Bien que dans une situation financière précaire, en raison des maigres budgets alloués, l’UEH, une entité de l’Etat, doit s’aligner en premier rang pour accompagner le pays dans sa quête de bien-être collectif, par la préparation des cadres compétents et compétitifs pouvant faciliter la gestion des affaires collectives, la conduite de la recherche devant permettre de mieux appréhender et résoudre les problèmes survenus, et les services rendus à la communauté pour harmoniser le vivre-ensemble.

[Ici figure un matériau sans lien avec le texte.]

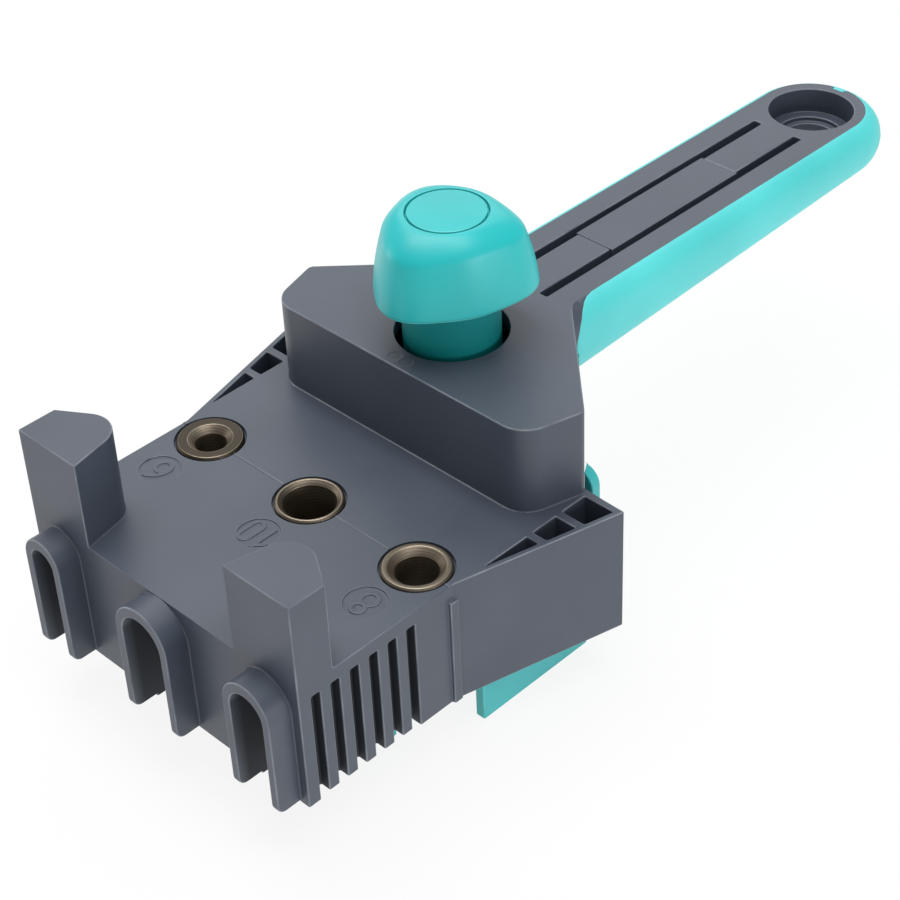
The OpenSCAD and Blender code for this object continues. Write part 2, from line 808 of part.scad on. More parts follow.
module rack_bar(front, first, last) {
    thick = rack_back - rack_root;
    back = last * rack_pitch + rack_pitch / 2;
    translate([0, knob_y, rack_z]) linear_extrude(gear_h)
        polygon(concat([[rack_root, front - knob_y]],
                       [for (k = [first:last]) for (p = rack_tooth(k)) p],
                       [[rack_root, back], [rack_back, back - thick],
                        [rack_back, front - knob_y]]));
}

stem_mid = (stem_in + stem_out) / 2;
front_stem_l = 8;
rear_stem_l = 12;
front_stem_in = 1.5;
rear_stem_in = 13.5;
front_stem = [-jaw_face - front_stem_in - front_stem_l, -jaw_face - front_stem_in];
rear_stem = [jaw_face + rear_stem_in, jaw_face + rear_stem_in + rear_stem_l];
jaw_rib_x = stem_out + rack_screw_head / 2;
screw_share = 0.25;
function screw_rows(range) =
    [for (s = [screw_share, 1 - screw_share]) range[0] + (range[1] - range[0]) * s];

module rack_screw_holes(rows, from, to) {
    for (y = rows) translate([stem_mid, y, from])
        cylinder(d = rack_screw_d, h = to - from);
}
module rack_screw_set(rows) {
    for (y = rows) translate([stem_mid, y, deck_bottom + rack_screw_head / 2])
        screw(rack_screw_d, rack_z - deck_bottom - rack_screw_head / 2 + rack_screw_depth,
              rack_screw_head, rack_screw_head / 2);
}
module screw_seats(rows) {
    rack_screw_holes(rows, deck_bottom - over, rack_z + rack_screw_depth);
    for (y = rows) translate([stem_mid, y, deck_bottom - over])
        cylinder(d = rack_screw_head, h = over + rack_screw_head / 2);
}

rear_first = -4;
rear_last = 1;
rear_front = cross_y + cross_t + over;
module rear_rack() {
    color("#d8d8d2") difference() {
        rack_bar(rear_front, rear_first, rear_last);
        rack_screw_holes(screw_rows(rear_stem), rack_z - over, rack_z + rack_screw_depth);
    }
}
module front_rack() {
    color("#d8d8d2") mirror([1, 0, 0]) difference() {
        rack_bar(front_stem[0], -rear_last, -rear_first);
        rack_screw_holes(screw_rows(front_stem), rack_z - over, rack_z + rack_screw_depth);
    }
}
module rear_rack_screws() {
    color("silver") rack_screw_set(screw_rows(rear_stem));
}
module front_rack_screws() {
    color("silver") mirror([1, 0, 0]) rack_screw_set(screw_rows(front_stem));
}

// Rear jaw: a tray under the block with side plates, and ears behind the block
skirt_x = half_w - 0.2;
skirt_end = block_rear + 0.3;
ear_y = block_rear + 1.8;
ear_inset = 0.2;
ear_top = block_h + ear_rise;
ear_round = 3.4;
module rear_jaw() {
    inner = skirt_x - skirt_t;
    bottom = -jaw_drop;
    color(teal) difference() {
        union() {
            span([-jaw_w / 2, jaw_face, bottom], [jaw_w / 2, jaw_face + jaw_wall, deck_top]);
            span([-skirt_x, jaw_face + jaw_wall, deck_bottom],
                 [skirt_x, ear_y + skirt_t, deck_top]);
            both_sides() {
                span([inner, jaw_face + pad_out, bottom], [skirt_x, skirt_end, deck_top]);
                span([jaw_rib_x, jaw_face, bottom + deck_t],
                     [jaw_rib_x + skirt_t, skirt_end, deck_top]);
                intersection() {
                    translate([0, 0, deck_bottom]) linear_extrude(ear_top - deck_bottom)
                        polygon([[inner + ear_inset, ear_y], [skirt_x, ear_y],
                                 [skirt_x, ear_y + skirt_t],
                                 [inner - skirt_t / 2, ear_y + skirt_t]]);
                    along_y(ear_y - over, ear_y + skirt_t + over)
                        polygon(concat([[inner - skirt_t, deck_bottom],
                                        [skirt_x, deck_bottom]],
                                       arc([skirt_x - ear_round, ear_top - ear_round],
                                           ear_round, 0, 90, 8),
                                       [[inner - skirt_t, ear_top]]));
                }
            }
            span([stem_in, rear_stem[0], deck_top - over], [stem_out, rear_stem[1], rack_z]);
        }
        screw_seats(screw_rows(rear_stem));
    }
}

// Front jaw: hangs from its rack on the left and from a runner on the right
module front_jaw() {
    bottom = -jaw_drop;
    color(teal) difference() {
        union() {
            span([-jaw_w / 2, -jaw_face - jaw_wall, bottom], [jaw_w / 2, -jaw_face, deck_top]);
            span([-jaw_w / 2, front_stem[0], deck_bottom],
                 [jaw_w / 2, -jaw_face, deck_top]);
            both_sides() {
                span([stem_in, front_stem[0], deck_top - over],
                     [stem_out, front_stem[1], rack_z]);
                span([jaw_rib_x, front_stem[0], bottom + deck_t],
                     [jaw_rib_x + skirt_t, -jaw_face, deck_top]);
            }
            span([rack_root + slide_gap, front_stem[0], rack_z],
                 [rack_back, front_stem[1], rack_top]);
        }
        mirror([1, 0, 0]) screw_seats(screw_rows(front_stem));
    }
}

jig_body();
bush_6mm();
bush_10mm();
bush_8mm();
grip_sleeve();
handle_panel();
gear_carrier();
mechanism_cover();
cover_screws();
clamp_knob();
knob_cap();
knob_screw();
drive_pinion();
thrust_washer();
friction_washer();
front_jaw();
front_rack();
front_rack_screws();
rear_jaw();
rear_rack();
rear_rack_screws();
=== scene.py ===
# %% [markdown]
# # A self-centring doweling jig, dressed for a studio photograph
# The jig sits on the edge of a board. Two jaws under its block close evenly from both sides
# when the round knob is turned, and a drill passes through one of three steel bushes.
# The measured shapes come from a CAD model that is loaded first and stays fixed. This script
# adds what the CAD leaves out: rounded edges, turned metal, moulded plastic, light and a camera.
# We start with the frame and keep its box, because the dressed model has to fit in it.

# %% Load the fixed frame
import json
import math

import bmesh
import bpy
from mathutils import Matrix, Vector
from mathutils.geometry import delaunay_2d_cdt


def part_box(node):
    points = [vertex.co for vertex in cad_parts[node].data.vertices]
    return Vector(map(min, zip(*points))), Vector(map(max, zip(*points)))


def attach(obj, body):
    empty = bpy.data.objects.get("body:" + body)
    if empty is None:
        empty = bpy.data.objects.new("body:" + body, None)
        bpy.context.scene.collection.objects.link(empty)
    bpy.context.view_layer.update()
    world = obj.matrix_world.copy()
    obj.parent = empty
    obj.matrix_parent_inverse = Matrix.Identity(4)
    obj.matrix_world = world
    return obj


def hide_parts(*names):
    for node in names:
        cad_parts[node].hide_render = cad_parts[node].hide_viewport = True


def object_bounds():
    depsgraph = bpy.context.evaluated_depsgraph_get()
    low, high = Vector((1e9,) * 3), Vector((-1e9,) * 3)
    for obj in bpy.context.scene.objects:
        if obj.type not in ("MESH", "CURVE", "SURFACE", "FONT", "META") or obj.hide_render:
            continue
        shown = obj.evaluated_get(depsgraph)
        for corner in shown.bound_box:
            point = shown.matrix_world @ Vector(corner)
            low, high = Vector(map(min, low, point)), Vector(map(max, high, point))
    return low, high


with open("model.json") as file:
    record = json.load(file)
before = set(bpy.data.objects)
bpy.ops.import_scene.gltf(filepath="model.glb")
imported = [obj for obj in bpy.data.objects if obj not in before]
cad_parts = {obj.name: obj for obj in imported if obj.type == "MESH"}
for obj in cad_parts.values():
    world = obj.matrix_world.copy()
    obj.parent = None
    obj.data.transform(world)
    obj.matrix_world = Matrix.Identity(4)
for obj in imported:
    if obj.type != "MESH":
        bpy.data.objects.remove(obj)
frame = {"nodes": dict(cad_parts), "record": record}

nodes = frame["nodes"]
cad_box = [list(corner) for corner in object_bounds()]
print("frame:", len(nodes), "nodes, box", [[round(v, 4) for v in corner] for corner in cad_box])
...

Toutefois, il est à constater que l’UEH n’arrive à faire ni l’un ni l’autre à satisfaction. Si elle accueille chaque année un peu plus de 2500 bacheliers, elle peine à en faire sortir moins d’un quart de ce nombre en fin du cycle d’études de 4 ans avec licence en mains. Quant à la recherche et au service à la communauté, le terrain est sévèrement marqué par son aridité. La pandémie actuelle est bien révélatrice de ses failles. En effet, elle est pratiquement invisible dans le bassin des propositions que la société pourrait utiliser à bon escient. Cela tant au niveau de planification, de gestion, de santé, d’économie et de production alimentaire etc.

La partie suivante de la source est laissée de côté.